▶ Instructions for the task
Gather all lines with the word "imported" in them.

* * *

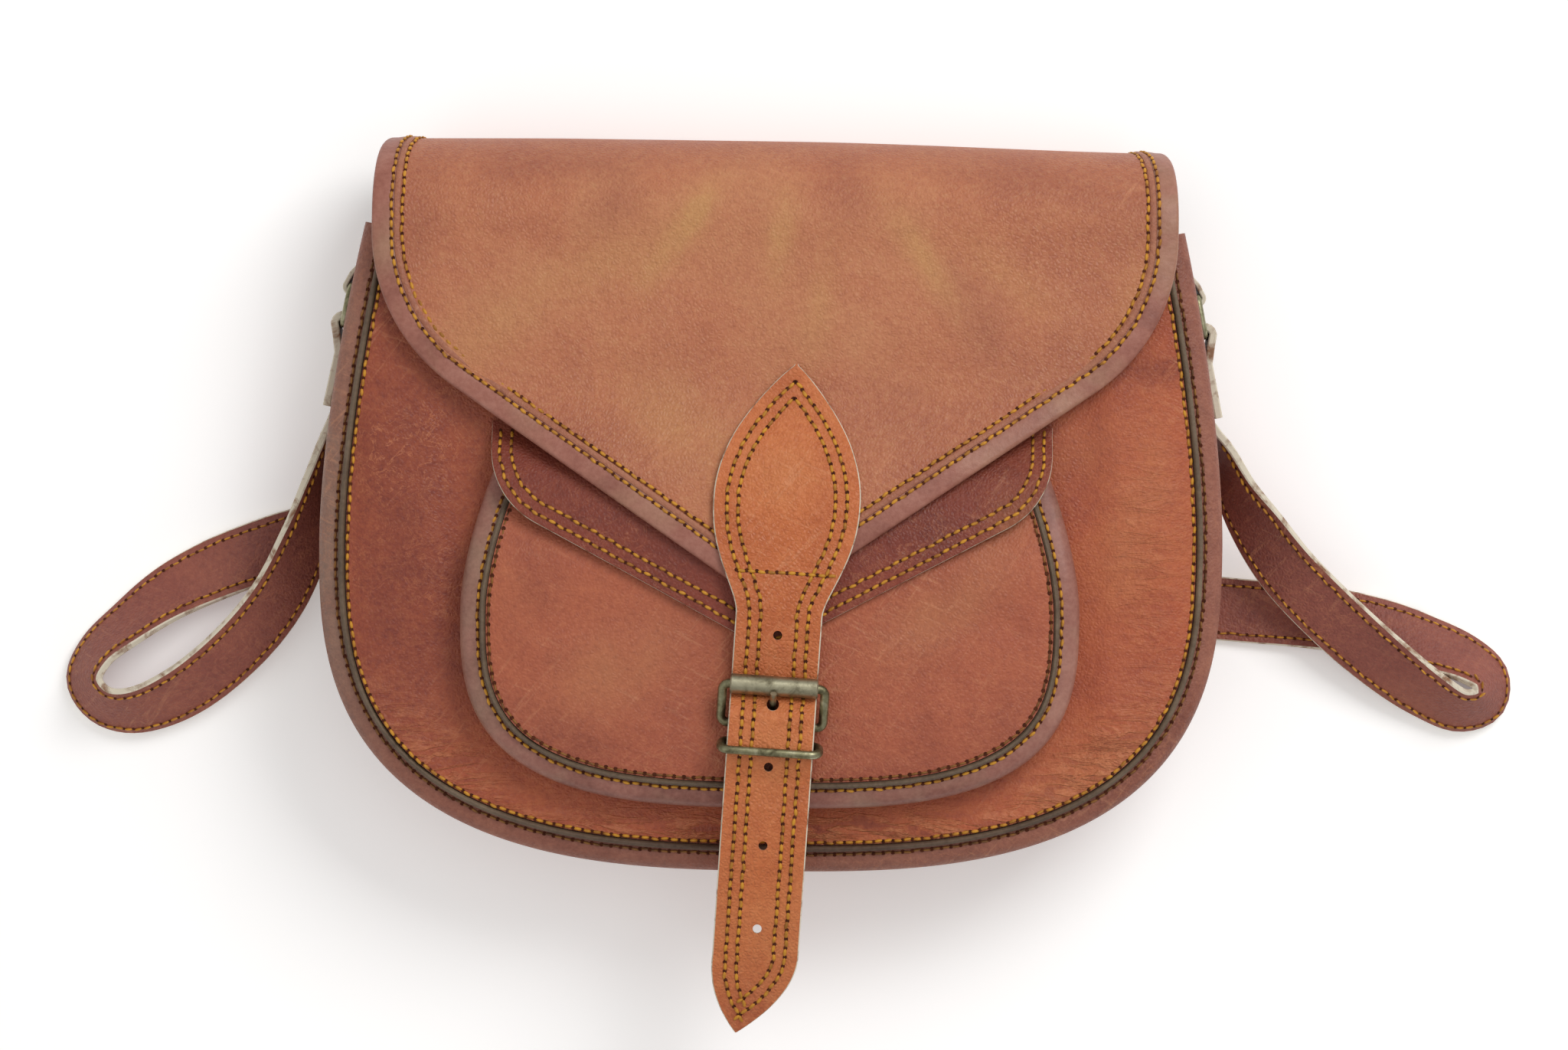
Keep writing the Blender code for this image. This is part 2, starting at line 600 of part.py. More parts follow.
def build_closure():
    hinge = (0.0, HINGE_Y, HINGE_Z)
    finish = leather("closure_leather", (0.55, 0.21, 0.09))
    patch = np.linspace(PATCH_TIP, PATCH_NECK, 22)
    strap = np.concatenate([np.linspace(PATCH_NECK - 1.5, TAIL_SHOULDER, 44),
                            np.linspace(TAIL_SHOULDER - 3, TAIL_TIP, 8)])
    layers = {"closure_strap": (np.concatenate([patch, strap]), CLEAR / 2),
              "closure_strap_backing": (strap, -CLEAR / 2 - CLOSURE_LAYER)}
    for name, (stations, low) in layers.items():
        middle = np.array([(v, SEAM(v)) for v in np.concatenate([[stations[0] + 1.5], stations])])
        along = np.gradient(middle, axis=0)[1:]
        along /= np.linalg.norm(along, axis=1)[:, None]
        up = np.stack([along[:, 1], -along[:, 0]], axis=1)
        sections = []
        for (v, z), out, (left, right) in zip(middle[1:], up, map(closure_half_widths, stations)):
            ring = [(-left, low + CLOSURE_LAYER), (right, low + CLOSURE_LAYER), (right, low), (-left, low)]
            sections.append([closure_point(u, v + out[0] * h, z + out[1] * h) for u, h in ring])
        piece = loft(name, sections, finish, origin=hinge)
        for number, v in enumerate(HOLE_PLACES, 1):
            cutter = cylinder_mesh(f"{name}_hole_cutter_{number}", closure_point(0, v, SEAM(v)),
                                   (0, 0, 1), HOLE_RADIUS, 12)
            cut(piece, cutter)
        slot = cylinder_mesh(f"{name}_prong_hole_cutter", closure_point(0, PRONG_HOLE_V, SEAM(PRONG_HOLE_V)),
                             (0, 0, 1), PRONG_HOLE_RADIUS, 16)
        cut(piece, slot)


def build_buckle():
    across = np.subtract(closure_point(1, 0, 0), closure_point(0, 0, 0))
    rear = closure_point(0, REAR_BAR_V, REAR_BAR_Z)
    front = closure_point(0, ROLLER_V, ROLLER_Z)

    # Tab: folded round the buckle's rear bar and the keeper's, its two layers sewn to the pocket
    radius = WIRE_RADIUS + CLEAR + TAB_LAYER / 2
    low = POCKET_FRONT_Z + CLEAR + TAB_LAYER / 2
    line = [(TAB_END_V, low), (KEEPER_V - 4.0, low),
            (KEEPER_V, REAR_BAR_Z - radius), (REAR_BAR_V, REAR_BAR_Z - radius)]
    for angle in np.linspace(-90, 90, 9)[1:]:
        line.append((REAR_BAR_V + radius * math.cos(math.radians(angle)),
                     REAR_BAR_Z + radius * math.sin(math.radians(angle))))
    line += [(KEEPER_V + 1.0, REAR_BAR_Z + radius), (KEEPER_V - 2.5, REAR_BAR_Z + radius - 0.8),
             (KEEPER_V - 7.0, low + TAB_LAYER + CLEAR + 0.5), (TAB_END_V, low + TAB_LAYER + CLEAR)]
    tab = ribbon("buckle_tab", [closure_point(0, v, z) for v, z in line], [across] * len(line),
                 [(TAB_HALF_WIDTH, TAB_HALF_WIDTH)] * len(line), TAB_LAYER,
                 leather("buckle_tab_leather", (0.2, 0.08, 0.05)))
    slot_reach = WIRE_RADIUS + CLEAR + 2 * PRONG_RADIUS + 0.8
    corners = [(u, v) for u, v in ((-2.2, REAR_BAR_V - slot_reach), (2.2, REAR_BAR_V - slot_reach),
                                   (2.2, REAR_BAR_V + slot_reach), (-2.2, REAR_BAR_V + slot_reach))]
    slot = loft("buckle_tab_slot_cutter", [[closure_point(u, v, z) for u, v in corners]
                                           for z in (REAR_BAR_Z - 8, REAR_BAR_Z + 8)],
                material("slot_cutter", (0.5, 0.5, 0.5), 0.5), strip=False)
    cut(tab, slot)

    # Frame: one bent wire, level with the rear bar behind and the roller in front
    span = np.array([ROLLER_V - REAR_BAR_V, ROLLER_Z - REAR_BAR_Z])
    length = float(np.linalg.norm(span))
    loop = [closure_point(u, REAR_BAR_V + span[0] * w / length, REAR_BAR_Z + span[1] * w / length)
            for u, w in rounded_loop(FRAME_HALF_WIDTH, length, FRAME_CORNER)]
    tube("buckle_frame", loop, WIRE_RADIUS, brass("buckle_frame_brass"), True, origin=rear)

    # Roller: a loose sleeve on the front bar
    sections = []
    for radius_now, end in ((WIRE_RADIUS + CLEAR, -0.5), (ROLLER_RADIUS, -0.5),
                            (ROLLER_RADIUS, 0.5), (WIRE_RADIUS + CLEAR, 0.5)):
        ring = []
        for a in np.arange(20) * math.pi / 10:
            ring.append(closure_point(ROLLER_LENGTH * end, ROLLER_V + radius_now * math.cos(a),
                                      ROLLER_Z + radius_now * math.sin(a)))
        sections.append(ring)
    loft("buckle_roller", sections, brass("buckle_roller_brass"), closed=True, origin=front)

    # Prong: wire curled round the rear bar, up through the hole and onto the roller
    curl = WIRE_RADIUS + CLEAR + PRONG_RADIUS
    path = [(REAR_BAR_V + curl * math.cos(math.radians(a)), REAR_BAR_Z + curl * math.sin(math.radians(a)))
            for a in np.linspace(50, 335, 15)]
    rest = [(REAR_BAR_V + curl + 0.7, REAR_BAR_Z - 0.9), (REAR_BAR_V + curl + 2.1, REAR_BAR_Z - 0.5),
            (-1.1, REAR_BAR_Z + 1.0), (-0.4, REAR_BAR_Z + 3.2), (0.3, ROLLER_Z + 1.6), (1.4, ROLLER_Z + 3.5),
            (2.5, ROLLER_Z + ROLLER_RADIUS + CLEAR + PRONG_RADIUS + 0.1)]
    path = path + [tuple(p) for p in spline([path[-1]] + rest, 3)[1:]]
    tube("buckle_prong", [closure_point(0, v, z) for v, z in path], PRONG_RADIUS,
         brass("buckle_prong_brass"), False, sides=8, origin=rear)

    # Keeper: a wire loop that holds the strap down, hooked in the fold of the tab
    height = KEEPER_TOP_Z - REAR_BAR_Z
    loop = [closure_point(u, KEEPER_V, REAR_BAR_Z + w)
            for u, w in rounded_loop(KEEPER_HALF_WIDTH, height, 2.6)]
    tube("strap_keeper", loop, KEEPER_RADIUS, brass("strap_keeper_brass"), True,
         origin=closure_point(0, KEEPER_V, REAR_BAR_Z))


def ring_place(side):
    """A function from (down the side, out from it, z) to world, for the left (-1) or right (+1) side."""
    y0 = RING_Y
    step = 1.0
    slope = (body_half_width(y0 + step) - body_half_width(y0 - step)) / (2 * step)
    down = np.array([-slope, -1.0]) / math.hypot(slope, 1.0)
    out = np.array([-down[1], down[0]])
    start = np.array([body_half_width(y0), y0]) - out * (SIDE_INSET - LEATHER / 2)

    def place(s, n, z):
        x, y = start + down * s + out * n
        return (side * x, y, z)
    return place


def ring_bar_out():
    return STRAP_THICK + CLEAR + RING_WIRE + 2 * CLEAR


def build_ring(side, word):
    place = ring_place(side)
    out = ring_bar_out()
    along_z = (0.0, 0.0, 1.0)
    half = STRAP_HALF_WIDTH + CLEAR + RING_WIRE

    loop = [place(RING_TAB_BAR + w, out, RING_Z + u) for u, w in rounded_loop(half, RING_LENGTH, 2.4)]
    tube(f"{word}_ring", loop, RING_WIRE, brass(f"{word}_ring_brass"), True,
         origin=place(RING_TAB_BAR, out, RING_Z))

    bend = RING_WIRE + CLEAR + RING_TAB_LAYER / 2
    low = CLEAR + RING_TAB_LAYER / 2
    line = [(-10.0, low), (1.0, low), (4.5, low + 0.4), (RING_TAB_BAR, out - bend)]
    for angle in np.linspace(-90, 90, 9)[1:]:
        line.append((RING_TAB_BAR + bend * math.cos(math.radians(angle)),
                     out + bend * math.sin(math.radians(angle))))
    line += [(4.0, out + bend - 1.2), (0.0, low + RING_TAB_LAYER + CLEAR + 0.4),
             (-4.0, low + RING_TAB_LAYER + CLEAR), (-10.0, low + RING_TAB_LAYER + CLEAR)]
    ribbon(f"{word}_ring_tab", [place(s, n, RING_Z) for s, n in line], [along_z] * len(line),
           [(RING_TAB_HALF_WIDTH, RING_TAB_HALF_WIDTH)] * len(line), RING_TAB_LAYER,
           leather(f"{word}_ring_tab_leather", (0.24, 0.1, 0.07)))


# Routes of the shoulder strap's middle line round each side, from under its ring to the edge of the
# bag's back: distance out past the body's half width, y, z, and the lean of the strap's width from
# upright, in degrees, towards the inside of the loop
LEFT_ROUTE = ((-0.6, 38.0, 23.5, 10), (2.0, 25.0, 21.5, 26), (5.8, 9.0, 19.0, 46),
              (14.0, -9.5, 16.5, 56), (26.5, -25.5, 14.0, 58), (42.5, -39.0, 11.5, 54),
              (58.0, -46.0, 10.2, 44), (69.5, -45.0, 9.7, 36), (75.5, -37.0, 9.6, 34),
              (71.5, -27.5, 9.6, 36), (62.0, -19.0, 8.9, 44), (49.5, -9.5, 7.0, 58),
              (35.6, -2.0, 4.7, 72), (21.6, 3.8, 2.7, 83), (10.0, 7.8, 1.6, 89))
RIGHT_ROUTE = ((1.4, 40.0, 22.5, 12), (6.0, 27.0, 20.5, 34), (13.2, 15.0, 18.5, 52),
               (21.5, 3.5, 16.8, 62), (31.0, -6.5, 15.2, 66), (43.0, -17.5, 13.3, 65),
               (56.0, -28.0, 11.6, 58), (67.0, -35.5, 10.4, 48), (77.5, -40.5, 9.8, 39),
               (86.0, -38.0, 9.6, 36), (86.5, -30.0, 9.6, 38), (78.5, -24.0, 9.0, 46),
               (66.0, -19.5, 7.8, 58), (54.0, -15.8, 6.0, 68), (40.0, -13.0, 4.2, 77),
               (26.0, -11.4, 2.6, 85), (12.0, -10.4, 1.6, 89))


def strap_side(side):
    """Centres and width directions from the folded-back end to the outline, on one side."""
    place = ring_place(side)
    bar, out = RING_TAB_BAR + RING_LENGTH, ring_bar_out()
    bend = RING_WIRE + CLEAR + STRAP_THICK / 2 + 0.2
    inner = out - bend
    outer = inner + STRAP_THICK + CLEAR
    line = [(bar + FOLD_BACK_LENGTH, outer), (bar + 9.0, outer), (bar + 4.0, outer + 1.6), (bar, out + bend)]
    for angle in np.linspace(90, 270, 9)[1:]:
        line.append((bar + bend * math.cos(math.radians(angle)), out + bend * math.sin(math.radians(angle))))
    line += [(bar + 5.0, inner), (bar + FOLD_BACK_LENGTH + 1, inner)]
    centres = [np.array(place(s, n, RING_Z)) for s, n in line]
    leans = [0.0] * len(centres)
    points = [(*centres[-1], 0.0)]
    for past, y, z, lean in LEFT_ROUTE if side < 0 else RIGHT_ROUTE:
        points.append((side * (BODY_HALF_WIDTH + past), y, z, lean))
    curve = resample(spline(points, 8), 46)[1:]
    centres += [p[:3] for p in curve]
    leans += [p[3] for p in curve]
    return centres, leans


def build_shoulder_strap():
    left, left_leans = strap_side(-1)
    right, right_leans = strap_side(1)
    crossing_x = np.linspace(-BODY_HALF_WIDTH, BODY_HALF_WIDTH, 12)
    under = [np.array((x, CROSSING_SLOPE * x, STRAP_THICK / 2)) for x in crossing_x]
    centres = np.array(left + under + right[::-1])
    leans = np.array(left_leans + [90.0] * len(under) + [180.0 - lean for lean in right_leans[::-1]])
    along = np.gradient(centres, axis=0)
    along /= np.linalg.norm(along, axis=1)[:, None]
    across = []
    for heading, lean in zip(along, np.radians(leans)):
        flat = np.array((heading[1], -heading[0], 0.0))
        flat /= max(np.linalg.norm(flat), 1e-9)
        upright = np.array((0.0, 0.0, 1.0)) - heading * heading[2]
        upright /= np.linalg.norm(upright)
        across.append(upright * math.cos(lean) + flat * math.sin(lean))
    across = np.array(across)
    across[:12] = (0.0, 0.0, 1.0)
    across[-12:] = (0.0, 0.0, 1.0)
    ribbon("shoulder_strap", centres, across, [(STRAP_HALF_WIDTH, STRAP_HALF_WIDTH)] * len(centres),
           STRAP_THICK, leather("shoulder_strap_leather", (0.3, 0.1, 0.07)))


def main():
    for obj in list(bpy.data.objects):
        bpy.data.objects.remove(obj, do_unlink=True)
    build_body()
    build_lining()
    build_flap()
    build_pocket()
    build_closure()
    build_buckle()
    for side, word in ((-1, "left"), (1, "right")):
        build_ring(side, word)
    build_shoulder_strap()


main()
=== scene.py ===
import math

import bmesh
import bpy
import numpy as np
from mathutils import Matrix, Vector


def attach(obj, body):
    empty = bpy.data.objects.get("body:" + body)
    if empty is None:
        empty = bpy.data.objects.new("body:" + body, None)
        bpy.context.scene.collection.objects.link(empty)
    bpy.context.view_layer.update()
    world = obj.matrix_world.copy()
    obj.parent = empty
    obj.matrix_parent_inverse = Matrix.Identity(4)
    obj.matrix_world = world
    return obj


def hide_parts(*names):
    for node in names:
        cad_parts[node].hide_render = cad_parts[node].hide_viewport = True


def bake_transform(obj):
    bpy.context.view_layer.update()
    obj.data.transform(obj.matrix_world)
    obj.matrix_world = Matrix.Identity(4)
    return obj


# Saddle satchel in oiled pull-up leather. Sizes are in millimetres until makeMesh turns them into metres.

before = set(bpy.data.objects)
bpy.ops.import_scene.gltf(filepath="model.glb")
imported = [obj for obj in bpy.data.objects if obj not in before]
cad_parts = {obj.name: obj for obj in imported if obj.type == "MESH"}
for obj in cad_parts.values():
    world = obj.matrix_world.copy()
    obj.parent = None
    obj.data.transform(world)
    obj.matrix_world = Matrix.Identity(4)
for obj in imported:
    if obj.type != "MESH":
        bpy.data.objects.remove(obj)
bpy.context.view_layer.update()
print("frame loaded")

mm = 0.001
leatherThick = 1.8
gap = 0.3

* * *

▶ Output of the exercise
imported = [obj for obj in bpy.data.objects if obj not in before]
cad_parts = {obj.name: obj for obj in imported if obj.type == "MESH"}
for obj in imported:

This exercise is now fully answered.